Set exercise » Restate all of the data exactly.

+===+

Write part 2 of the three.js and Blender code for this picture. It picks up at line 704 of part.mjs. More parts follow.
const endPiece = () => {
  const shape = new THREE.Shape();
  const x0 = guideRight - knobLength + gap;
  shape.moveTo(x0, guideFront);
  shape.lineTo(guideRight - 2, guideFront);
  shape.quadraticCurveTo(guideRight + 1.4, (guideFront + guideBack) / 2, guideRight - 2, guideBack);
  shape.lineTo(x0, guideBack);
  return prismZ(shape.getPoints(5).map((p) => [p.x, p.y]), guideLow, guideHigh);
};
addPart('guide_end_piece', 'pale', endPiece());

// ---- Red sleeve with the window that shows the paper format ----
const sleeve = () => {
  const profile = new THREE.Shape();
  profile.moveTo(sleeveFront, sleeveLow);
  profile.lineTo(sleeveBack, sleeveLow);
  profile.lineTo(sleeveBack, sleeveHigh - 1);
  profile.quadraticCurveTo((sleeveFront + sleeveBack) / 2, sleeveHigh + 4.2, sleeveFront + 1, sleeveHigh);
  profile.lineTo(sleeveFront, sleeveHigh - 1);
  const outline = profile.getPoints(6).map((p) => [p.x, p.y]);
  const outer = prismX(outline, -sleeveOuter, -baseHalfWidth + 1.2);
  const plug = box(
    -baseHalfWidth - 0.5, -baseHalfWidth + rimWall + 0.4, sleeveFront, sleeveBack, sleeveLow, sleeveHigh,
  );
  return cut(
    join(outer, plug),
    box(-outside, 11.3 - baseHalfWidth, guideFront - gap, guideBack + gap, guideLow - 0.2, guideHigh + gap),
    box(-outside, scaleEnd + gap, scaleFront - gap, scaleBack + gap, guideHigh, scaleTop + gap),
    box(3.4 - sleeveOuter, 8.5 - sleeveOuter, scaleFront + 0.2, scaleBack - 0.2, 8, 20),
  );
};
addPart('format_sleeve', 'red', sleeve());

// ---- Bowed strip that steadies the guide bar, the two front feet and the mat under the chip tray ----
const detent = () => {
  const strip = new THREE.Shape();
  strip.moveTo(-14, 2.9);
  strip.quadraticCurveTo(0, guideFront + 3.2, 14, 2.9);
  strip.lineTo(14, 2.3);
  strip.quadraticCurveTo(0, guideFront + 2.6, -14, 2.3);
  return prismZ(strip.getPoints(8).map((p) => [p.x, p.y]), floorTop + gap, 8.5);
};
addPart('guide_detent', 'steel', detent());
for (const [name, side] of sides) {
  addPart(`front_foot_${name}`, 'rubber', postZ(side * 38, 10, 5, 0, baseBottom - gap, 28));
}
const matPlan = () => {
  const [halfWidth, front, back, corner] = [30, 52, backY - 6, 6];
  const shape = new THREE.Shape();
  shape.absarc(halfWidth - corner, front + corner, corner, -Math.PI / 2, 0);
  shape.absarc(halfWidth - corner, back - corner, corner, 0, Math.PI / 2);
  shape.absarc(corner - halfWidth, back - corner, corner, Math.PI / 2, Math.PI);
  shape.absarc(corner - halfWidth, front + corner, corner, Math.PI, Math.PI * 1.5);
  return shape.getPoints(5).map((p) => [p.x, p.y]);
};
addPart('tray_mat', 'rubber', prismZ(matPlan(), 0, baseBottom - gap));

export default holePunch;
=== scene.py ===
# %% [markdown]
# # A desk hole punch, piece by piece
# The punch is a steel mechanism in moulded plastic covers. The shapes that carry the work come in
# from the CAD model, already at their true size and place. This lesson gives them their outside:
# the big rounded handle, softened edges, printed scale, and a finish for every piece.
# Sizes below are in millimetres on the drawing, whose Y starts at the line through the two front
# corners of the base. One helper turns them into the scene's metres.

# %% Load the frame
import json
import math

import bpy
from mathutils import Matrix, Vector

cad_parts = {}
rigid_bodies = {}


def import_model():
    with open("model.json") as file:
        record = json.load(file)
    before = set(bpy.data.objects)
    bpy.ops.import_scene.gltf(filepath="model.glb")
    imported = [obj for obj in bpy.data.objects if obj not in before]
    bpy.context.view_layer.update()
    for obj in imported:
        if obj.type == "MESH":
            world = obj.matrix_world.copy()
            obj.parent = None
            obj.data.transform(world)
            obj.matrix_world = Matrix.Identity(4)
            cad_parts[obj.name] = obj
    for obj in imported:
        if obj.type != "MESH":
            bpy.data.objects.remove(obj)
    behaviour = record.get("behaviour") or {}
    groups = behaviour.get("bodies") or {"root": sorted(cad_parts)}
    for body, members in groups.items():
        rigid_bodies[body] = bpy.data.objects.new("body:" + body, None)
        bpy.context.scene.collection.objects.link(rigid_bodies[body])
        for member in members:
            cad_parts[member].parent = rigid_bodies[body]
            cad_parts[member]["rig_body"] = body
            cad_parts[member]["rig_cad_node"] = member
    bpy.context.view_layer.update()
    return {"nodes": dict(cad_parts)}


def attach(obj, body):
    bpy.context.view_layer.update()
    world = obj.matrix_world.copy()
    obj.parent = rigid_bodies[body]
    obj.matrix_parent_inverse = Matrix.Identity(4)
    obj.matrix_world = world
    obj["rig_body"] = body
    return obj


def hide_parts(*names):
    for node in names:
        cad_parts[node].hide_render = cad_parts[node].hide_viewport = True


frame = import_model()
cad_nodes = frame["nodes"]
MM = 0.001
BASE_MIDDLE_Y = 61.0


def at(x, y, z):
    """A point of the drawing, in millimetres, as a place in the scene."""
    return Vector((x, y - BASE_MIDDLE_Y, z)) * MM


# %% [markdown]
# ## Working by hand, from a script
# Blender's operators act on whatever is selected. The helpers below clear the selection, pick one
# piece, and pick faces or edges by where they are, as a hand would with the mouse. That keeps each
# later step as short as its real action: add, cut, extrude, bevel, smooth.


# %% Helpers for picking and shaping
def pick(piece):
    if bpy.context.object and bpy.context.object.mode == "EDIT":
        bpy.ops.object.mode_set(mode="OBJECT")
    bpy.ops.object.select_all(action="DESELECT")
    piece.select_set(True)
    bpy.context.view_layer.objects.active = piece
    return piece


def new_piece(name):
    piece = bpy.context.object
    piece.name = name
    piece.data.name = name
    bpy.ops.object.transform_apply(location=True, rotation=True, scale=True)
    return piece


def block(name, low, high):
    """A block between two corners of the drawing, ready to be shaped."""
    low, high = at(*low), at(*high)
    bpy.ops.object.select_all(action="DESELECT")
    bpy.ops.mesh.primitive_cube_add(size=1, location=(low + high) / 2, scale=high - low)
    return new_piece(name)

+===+

Written response »
Write part 2 of the three.js and Blender code for this picture. It picks up at line 704 of part.mjs. More parts follow.
const endPiece = () => {
  const shape = new THREE.Shape();
  const x0 = guideRight - knobLength + gap;
  shape.moveTo(x0, guideFront);
  shape.lineTo(guideRight - 2, guideFront);
  shape.quadraticCurveTo(guideRight + 1.4, (guideFront + guideBack) / 2, guideRight - 2, guideBack);
  shape.lineTo(x0, guideBack);
  return prismZ(shape.getPoints(5).map((p) => [p.x, p.y]), guideLow, guideHigh);
};
addPart('guide_end_piece', 'pale', endPiece());

// ---- Red sleeve with the window that shows the paper format ----
const sleeve = () => {
  const profile = new THREE.Shape();
  profile.moveTo(sleeveFront, sleeveLow);
  profile.lineTo(sleeveBack, sleeveLow);
  profile.lineTo(sleeveBack, sleeveHigh - 1);
  profile.quadraticCurveTo((sleeveFront + sleeveBack) / 2, sleeveHigh + 4.2, sleeveFront + 1, sleeveHigh);
  profile.lineTo(sleeveFront, sleeveHigh - 1);
  const outline = profile.getPoints(6).map((p) => [p.x, p.y]);
  const outer = prismX(outline, -sleeveOuter, -baseHalfWidth + 1.2);
  const plug = box(
    -baseHalfWidth - 0.5, -baseHalfWidth + rimWall + 0.4, sleeveFront, sleeveBack, sleeveLow, sleeveHigh,
  );
  return cut(
    join(outer, plug),
    box(-outside, 11.3 - baseHalfWidth, guideFront - gap, guideBack + gap, guideLow - 0.2, guideHigh + gap),
    box(-outside, scaleEnd + gap, scaleFront - gap, scaleBack + gap, guideHigh, scaleTop + gap),
    box(3.4 - sleeveOuter, 8.5 - sleeveOuter, scaleFront + 0.2, scaleBack - 0.2, 8, 20),
  );
};
addPart('format_sleeve', 'red', sleeve());

// ---- Bowed strip that steadies the guide bar, the two front feet and the mat under the chip tray ----
const detent = () => {
  const strip = new THREE.Shape();
  strip.moveTo(-14, 2.9);
  strip.quadraticCurveTo(0, guideFront + 3.2, 14, 2.9);
  strip.lineTo(14, 2.3);
  strip.quadraticCurveTo(0, guideFront + 2.6, -14, 2.3);
  return prismZ(strip.getPoints(8).map((p) => [p.x, p.y]), floorTop + gap, 8.5);
};
addPart('guide_detent', 'steel', detent());
for (const [name, side] of sides) {
  addPart(`front_foot_${name}`, 'rubber', postZ(side * 38, 10, 5, 0, baseBottom - gap, 28));
}
const matPlan = () => {
  const [halfWidth, front, back, corner] = [30, 52, backY - 6, 6];
  const shape = new THREE.Shape();
  shape.absarc(halfWidth - corner, front + corner, corner, -Math.PI / 2, 0);
  shape.absarc(halfWidth - corner, back - corner, corner, 0, Math.PI / 2);
  shape.absarc(corner - halfWidth, back - corner, corner, Math.PI / 2, Math.PI);
  shape.absarc(corner - halfWidth, front + corner, corner, Math.PI, Math.PI * 1.5);
  return shape.getPoints(5).map((p) => [p.x, p.y]);
};
addPart('tray_mat', 'rubber', prismZ(matPlan(), 0, baseBottom - gap));

export default holePunch;
=== scene.py ===
# %% [markdown]
# # A desk hole punch, piece by piece
# The punch is a steel mechanism in moulded plastic covers. The shapes that carry the work come in
# from the CAD model, already at their true size and place. This lesson gives them their outside:
# the big rounded handle, softened edges, printed scale, and a finish for every piece.
# Sizes below are in millimetres on the drawing, whose Y starts at the line through the two front
# corners of the base. One helper turns them into the scene's metres.

# %% Load the frame
import json
import math

import bpy
from mathutils import Matrix, Vector

cad_parts = {}
rigid_bodies = {}


def import_model():
    with open("model.json") as file:
        record = json.load(file)
    before = set(bpy.data.objects)
    bpy.ops.import_scene.gltf(filepath="model.glb")
    imported = [obj for obj in bpy.data.objects if obj not in before]
    bpy.context.view_layer.update()
    for obj in imported:
        if obj.type == "MESH":
            world = obj.matrix_world.copy()
            obj.parent = None
            obj.data.transform(world)
            obj.matrix_world = Matrix.Identity(4)
            cad_parts[obj.name] = obj
    for obj in imported:
        if obj.type != "MESH":
            bpy.data.objects.remove(obj)
    behaviour = record.get("behaviour") or {}
    groups = behaviour.get("bodies") or {"root": sorted(cad_parts)}
    for body, members in groups.items():
        rigid_bodies[body] = bpy.data.objects.new("body:" + body, None)
        bpy.context.scene.collection.objects.link(rigid_bodies[body])
        for member in members:
            cad_parts[member].parent = rigid_bodies[body]
            cad_parts[member]["rig_body"] = body
            cad_parts[member]["rig_cad_node"] = member
    bpy.context.view_layer.update()
    return {"nodes": dict(cad_parts)}


def attach(obj, body):
    bpy.context.view_layer.update()
    world = obj.matrix_world.copy()
    obj.parent = rigid_bodies[body]
    obj.matrix_parent_inverse = Matrix.Identity(4)
    obj.matrix_world = world
    obj["rig_body"] = body
    return obj


def hide_parts(*names):
    for node in names:
        cad_parts[node].hide_render = cad_parts[node].hide_viewport = True


frame = import_model()
cad_nodes = frame["nodes"]
MM = 0.001
BASE_MIDDLE_Y = 61.0


def at(x, y, z):
    """A point of the drawing, in millimetres, as a place in the scene."""
    return Vector((x, y - BASE_MIDDLE_Y, z)) * MM


# %% [markdown]
# ## Working by hand, from a script
# Blender's operators act on whatever is selected. The helpers below clear the selection, pick one
# piece, and pick faces or edges by where they are, as a hand would with the mouse. That keeps each
# later step as short as its real action: add, cut, extrude, bevel, smooth.


# %% Helpers for picking and shaping
def pick(piece):
    if bpy.context.object and bpy.context.object.mode == "EDIT":
        bpy.ops.object.mode_set(mode="OBJECT")
    bpy.ops.object.select_all(action="DESELECT")
    piece.select_set(True)
    bpy.context.view_layer.objects.active = piece
    return piece


def new_piece(name):
    piece = bpy.context.object
    piece.name = name
    piece.data.name = name
    bpy.ops.object.transform_apply(location=True, rotation=True, scale=True)
    return piece


def block(name, low, high):
    """A block between two corners of the drawing, ready to be shaped."""
    low, high = at(*low), at(*high)
    bpy.ops.object.select_all(action="DESELECT")
    bpy.ops.mesh.primitive_cube_add(size=1, location=(low + high) / 2, scale=high - low)
    return new_piece(name)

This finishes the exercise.